Of course political ideology matters. Music is not only about technique and rhythm. It is also about the message. The message is actually incredibly important. Songs can ‘speak to the heart’. This is intrinsic to how we engage with music.

Eurovision teaches us that messages, beliefs and images matter. If not, a Chinese broadcaster would not have censored the Irish (‘Together’, Ryan O'Shaughnessy) and Albanian performances, the first for featuring a gay theme and the latter because of the singer’s tattoos, and would not, in turn, have been subsequently banned from broadcasting the rest of Eurovision. Both the censorship and Eurovision’s response highlight the primacy of the message.

Also, many songs and singers (even if they are less technically brilliant than others) find themselves winning hearts and votes because of their message. They tap into a zeitgeist or they highlight something that is topical and politically significant (Ukraine’s winning 2016 performance, ‘1944’ by Jamala, comes to mind).

Moreover, the entire social, cultural and political rubric under which Eurovision operates has important ideological underpinnings. This cannot be overstated. What is a cultural event without its appeal to belief and ideology? Eurovision emblematises European respect, freedom, unity in diversity, etc., and songs that resonate with these themes are likely to do well.

On winning this year’s contest, Netta’s comment on diversity (thanking viewers for supporting diversity of performance) spoke to the importance of messaging for both contestants and the organisation.  

Assessments cannot be fair

This goes back to my earlier point about the subjectivity of responses. When I say that assessments cannot be fair, I mean two things: one, that assessments (particularly of music and performance) simply cannot be objective, and, two, that extraneous (and hidden) factors (including, occasionally, political ideology) can affect the way people vote.

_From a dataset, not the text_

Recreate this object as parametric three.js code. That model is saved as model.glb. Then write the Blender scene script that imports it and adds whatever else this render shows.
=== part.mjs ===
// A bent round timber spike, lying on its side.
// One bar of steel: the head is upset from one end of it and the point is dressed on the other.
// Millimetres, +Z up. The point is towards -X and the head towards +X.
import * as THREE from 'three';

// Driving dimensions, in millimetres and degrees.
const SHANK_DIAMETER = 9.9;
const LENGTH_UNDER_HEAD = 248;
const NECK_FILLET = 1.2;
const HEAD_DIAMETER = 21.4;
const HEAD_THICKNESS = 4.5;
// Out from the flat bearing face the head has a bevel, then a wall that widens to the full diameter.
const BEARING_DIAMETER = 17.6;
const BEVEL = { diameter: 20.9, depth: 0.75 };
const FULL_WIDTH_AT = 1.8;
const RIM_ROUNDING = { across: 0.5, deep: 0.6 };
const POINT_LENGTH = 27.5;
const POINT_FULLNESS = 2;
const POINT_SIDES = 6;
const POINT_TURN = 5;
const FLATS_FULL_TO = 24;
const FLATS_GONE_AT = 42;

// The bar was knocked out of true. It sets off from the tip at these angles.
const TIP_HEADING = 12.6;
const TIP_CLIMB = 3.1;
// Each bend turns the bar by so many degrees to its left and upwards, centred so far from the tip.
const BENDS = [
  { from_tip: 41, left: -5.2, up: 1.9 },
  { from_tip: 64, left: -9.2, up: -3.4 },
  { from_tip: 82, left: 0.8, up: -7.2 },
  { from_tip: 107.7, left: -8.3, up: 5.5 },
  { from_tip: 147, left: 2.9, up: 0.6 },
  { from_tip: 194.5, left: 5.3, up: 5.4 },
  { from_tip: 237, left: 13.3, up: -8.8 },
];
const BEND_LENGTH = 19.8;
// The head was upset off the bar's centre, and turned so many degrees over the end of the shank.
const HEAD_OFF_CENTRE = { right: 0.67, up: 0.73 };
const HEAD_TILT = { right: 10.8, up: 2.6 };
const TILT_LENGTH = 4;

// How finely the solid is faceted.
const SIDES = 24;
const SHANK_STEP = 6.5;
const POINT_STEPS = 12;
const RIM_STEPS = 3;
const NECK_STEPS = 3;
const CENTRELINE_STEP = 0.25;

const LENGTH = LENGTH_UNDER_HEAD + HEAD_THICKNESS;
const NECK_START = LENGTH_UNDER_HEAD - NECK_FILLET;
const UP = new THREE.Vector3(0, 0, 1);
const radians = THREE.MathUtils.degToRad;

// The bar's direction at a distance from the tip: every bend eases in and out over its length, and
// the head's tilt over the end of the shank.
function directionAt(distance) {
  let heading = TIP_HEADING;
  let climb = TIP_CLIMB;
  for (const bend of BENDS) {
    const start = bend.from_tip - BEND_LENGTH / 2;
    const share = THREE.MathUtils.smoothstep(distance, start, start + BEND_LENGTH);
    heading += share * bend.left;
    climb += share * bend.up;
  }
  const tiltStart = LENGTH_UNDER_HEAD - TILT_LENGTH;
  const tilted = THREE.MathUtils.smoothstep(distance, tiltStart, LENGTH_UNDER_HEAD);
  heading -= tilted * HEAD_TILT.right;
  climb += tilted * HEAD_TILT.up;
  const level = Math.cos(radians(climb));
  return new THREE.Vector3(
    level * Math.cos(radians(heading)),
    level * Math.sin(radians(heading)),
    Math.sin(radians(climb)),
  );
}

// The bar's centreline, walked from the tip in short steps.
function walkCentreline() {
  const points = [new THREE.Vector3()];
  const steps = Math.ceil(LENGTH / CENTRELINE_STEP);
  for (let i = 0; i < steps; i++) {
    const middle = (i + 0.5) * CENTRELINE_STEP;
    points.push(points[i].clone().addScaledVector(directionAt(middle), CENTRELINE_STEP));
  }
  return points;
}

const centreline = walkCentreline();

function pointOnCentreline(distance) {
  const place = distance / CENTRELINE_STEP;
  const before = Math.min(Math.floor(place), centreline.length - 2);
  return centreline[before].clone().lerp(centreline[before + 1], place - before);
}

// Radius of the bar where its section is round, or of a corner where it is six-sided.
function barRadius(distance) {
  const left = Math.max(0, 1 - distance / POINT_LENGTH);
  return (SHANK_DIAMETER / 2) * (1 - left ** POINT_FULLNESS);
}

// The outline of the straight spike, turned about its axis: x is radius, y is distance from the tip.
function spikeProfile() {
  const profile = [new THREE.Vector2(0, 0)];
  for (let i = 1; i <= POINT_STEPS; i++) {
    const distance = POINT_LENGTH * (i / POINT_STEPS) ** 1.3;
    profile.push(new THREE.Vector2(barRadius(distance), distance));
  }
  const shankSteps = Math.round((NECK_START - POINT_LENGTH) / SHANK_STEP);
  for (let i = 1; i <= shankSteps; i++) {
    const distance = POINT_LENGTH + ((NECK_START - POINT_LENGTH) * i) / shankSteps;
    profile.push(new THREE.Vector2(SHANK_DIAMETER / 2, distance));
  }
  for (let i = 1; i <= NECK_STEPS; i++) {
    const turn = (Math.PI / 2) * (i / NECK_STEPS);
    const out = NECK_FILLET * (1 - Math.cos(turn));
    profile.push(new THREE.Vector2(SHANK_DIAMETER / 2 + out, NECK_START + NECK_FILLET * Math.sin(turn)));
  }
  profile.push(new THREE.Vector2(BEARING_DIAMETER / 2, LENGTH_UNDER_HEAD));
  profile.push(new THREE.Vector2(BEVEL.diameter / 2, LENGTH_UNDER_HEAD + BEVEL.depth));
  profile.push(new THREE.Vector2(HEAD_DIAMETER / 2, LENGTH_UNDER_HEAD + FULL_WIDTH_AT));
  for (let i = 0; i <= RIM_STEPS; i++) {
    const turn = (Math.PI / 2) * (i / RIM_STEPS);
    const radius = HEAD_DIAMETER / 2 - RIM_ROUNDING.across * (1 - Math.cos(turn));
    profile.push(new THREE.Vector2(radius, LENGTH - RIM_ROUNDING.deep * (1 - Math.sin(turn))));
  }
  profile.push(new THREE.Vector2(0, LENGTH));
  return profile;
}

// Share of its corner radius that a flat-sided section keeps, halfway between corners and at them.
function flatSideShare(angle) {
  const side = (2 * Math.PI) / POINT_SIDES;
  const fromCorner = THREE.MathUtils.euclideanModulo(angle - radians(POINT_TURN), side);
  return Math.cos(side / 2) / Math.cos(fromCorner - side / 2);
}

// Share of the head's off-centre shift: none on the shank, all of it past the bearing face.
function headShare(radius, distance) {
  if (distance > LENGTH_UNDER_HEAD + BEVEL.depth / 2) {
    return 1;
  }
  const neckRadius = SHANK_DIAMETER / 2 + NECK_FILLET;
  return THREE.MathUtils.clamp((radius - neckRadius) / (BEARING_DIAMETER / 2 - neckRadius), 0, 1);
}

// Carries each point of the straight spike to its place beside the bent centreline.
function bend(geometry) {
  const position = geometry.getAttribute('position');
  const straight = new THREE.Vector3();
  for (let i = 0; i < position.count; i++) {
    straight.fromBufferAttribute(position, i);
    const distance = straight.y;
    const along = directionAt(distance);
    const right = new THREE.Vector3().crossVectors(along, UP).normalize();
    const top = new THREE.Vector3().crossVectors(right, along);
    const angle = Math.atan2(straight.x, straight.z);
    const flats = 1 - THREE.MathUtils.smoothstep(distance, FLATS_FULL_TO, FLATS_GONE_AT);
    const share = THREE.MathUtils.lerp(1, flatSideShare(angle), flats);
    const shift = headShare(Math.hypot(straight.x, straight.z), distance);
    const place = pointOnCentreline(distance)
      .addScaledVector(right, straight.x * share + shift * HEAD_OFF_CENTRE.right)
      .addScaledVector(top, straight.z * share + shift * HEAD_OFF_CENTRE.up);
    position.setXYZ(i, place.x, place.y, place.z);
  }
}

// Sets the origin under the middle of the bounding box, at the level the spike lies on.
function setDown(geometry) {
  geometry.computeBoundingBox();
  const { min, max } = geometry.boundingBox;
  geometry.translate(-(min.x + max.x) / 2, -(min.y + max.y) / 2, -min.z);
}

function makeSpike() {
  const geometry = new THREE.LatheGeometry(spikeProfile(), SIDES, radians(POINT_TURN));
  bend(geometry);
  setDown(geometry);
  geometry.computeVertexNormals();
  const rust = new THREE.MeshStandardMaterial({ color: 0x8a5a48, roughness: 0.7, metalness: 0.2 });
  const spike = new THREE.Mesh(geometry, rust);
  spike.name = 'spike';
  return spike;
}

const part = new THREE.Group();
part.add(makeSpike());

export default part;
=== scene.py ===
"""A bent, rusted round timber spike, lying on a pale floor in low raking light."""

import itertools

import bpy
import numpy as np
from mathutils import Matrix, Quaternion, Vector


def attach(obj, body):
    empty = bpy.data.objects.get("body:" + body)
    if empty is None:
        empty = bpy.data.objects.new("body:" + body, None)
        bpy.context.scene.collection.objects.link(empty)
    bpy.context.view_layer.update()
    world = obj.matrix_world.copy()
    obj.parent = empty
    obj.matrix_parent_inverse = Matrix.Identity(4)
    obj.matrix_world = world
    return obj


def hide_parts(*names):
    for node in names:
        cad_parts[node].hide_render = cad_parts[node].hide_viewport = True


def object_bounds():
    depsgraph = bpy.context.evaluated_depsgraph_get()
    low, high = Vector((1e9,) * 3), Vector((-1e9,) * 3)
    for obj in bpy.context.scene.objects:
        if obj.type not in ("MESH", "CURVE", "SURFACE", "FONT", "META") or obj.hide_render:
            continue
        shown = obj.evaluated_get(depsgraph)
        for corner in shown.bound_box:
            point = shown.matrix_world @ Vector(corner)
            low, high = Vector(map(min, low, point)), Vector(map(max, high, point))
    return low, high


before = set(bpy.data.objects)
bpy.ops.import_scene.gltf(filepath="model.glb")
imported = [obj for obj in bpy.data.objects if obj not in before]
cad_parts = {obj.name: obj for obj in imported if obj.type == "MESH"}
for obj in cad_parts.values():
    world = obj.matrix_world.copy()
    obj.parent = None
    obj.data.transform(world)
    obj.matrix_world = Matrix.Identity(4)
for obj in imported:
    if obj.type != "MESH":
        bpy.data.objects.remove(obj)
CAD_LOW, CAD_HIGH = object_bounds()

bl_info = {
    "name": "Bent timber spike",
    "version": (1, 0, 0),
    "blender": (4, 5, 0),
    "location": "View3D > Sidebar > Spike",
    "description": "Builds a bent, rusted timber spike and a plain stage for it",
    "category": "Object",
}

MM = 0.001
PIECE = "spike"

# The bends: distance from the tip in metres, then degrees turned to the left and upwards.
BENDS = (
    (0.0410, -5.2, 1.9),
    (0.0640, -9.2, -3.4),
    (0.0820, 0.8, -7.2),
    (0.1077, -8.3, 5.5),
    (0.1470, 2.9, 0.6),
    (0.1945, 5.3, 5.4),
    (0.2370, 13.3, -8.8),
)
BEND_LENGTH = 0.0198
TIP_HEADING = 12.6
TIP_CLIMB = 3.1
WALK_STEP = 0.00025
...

The random allocation of contestants to two semi-finals, as in many other competitions, can also contribute to the arbitrariness of the outcomes. You can have unbalanced pools, and some good contestants will miss out on getting into the finals in this way (true of 2018). However, this is simply about the luck of the draw, and, perhaps, by leaving things to chance, the process delivers something of a more equitable solution (than the alternative of devised allocations). All competitions that use this mechanism of arbitrary allocations teach us that assessments cannot be completely fair but are fair to the best possible extent.

There will always be a P5

There will always be the big or permanent five (in Eurovision, the P5 grouping includes France, Germany, Italy, Spain, and the United Kingdom). While it would be easy to get mad at the organisers for replicating (and thus reinforcing) on the cultural plane broader structures of political and economic hegemony, perhaps we should give them credit for revealing the immutability of these structures. Let’s face it, there will always be a P5. Some hegemons will always have more sway than peripheral or less economically powerful players.

In 2018, I was delighted to see that the P5, who get direct entry into the finals, put in pretty good performances. This is not always so, and it can be a little annoying to have one of the P5 appear in the finals in spite of the fact that many other contestants were much better. However, pending a major rebellion, all must make their peace with the political status quo, and Eurovision is right to teach us so.

We must accept these truisms as immutable

I don’t meant to sound defeatist but we must accept these truisms as immutable. Eurovision teaches us that music, performance and, indeed, life itself can be exuberant, raucous, amazing and fun, but also chaotic, ridden with subjectivity, coincidence, chance, arbitrariness and hierarchy, and that we must reconcile ourselves to the immutability of this condition.

Trite as it may sound, Eurovision is a microcosm of life itself.